The core is not specific to any vendor and has been implemented on AMD (Xilinx), Intel (Altera), and MicroChip (PolarFire) FPGAs. The developer needs to configure the transceiver function, the clock distribution, and the logic that feeds/gets messages to/from the core. The figure below shows the IP core’s virtual message channels of Pulse (trigger), GPIO, Video Data, Command, and Revision. The transceiver configuration and clock distribution are configured by the users of the core. All the packet building, encoding, and priority rules are handled by the CLHS core. During discovery, the frame grabber reads the mandatory registers in the camera and decides to initiate the transfer to 25 Gbps operation, which requires the transceivers to be reconfigured and any associated PLLs to be reset.

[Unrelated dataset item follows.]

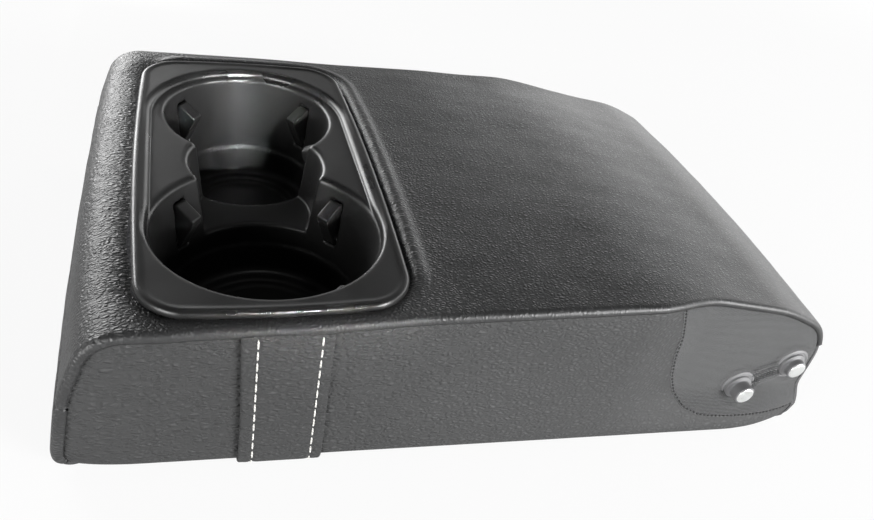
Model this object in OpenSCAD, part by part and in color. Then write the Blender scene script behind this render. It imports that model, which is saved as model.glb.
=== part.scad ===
// Rear seat armrest with two cup holders, a pull strap and side hinge pins.
// Millimetres. The armrest lies on its flat underside, front end towards -X,
// hinge end towards +X, near (strap) side towards -Y, +Z up.

/* [Body] */
// Length along the underside
body_l = 358; // [330:1:400]
// Width of the front half
body_w = 224; // [218:1:240]
// Width between the hinge sides at the rear
rear_w = 206; // [200:1:214]
// Distance from the front end to where the sides start to draw in
waist_x = 238; // [230:1:262]
// Length over which the sides draw in
waist_l = 30; // [20:1:50]
// Height of the top seam over the front end
front_h = 68.5; // [66:0.5:76]
// Height where the top starts to fall away
ridge_h = 85.2; // [84:0.2:92]
// Distance of that ridge from the front end
ridge_x = 249; // [240:1:265]
// Height where the top turns down to the rear edge
brow_h = 76.6; // [74:0.2:78]
// Distance of that brow from the rear end
brow_x = 44; // [40:1:50]
// Height of the top seam over the rear end
rear_h = 64; // [60:0.5:70]
// Forward lean of the front face
front_lean = 8.5; // [0:0.5:14]
// Backward lean of the rear face
rear_lean = 15; // [0:0.5:20]
// Rise of the padded top from its side seams to the middle
crown = 4.6; // [2:0.2:8]
// Bulge of the padded front between its side seams
front_bulge = 5; // [2:0.5:8]

/* [Covers] */
// Thickness of leather or cloth with its backing
cover_t = 2; // [1.5:0.1:3]
// Thickness of the foam on the sides
side_foam_t = 5.5; // [4:0.5:7]
// Thickness of the foam under the carcass
base_foam_t = 5; // [4:0.5:7]
// Height of the seam across the front face
front_seam_h = 38; // [30:1:46]
// Height of the seam across the rear face
rear_seam_h = 56; // [54:1:60]
// Height to which the bottom panel wraps up the sides
wrap_h = 8.2; // [7:0.2:12]
// Distance from the front end to the top of the cloth patch
patch_x = 249; // [244:1:262]

/* [Strap] */
// Width of the pull strap
strap_w = 34; // [28:1:40]
// Thickness of the pull strap
strap_t = 2; // [1.5:0.1:3]

/* [Cup tray] */
// Tilt of the tray and top against the underside
wedge = 4; // [3:0.5:5]
// Distance from the front end to the tray centre
tray_x = 73.4; // [72:0.2:76]
// Height of the tray rim above the underside at its centre
tray_h = 79.9; // [79:0.1:82]
// Width of the rim along the armrest at its middle
rim_w = 107; // [106:0.5:109]
// Length of the rim across the armrest at its middle
rim_l = 206; // [204:0.5:208]
// Place of the rim's middle across the armrest
rim_y = -4.7; // [-5.5:0.1:-4]
// How far the rim's sides bow outwards
rim_bow = 3.2; // [1:0.2:4]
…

VS 0523 Camera Interfaces Fig 2

Image Source: Teledyne DALSA


Using The Core


The core presents easy-to-use parallel interfaces. As an example, the pulse message is sent by setting the desired pulse mode and the associated bytes in the parallel interface, and then a one-clock-wide pulse is applied to the send request input pin. The Pulse message is then transmitted over the link, where the CLHS receiver decodes the message type, and signals the parallel data availability to the user’s system with a one-clock-wide PulseMsgValidStrobe pulse. GPIO and Revision messages use identical methodologies. The video and command packets can be up to 8k and 1k bytes respectively in size. The user writes the 64-bit or 32-bit data respectively into the CLHS buffer with a write enable pulse and when finished writing the packet data, and setting the parallel header byte content, issues a one-clock-wide send request on the message port which causes the IP core to send the message onto the link. At the receiver the incoming packet is decoded and correctly stored in the video or command receive buffer and asserts a one-clock-wide pulse, such as VidMsgValidStrobe, to signal that the buffer is ready to be read.

Let’s consider the video message as an example for setting the header information. CLHS is a remote DMA-style packet using RowID and ColumID to define the pixel location of the first pixel in the packet. The sensor under consideration is 2k pixels wide and the 12-bit data is concatenated, resulting in 3kbytes for a single row of data. This easily fits in the 8k byte maximum. If the data rate of the sensor was faster, then one could add a second lane and send even row data on lane 0 and odd row data on lane 1 or choose to send pixel 0 to 1023 on lane 0 and pixel 1024 to 2047 on lane 1. The choice is up to the user and how the user chooses to fill the CLHS data buffers. With this example, only one lane is needed, and the first pixel of each row is column 0. By convention, the first row of a frame is row 0 and is incremented for each row output from the camera. If the sensor is top/bottom readout then row 0 is the first row of the frame and row 1023 is the second row from the camera, setting row ID to 0 then 1023 as input to the CLHS core. CLHS is a data push model, so cameras do not need to buffer image data. The developer decides to support older frame grabbers with 10G capability and designs in 2 fiber connections, achieving 2.8 GByte/sec of bandwidth and the ability to configure the camera to use a single 25 G lane for full frame rate. The configurations that the developer decides to support in the camera are listed below and documented in the mandatory CLHS registers so that the frame grabber can auto-negotiate the setup.

The values applied to the CLHS camera Video IP core are shown in the table below. The small v prefix in the port names indicates that the clock used for this interface is a customer-supplied video clock and all signals are synchronous to this clock. The frame grabber core has corresponding signals except where the inverse function is needed such as vRdEn input and vVidDataAvailable, vVidMsgValidStrb, and vVidDataValid.


Conclusion

CLHS uses a proven core that is easy to use, operates at 10G, 25G, and has a roadmap to 50G. Products can be developed at 10G using proven partner products and when debugged can make the move to 25 G. For customers that don’t need the speed of 25 G, they can use 10 G optical engines which are lower cost and power connecting to 10G frame grabbers which are anticipated to be lower cost than higher performing 25G products.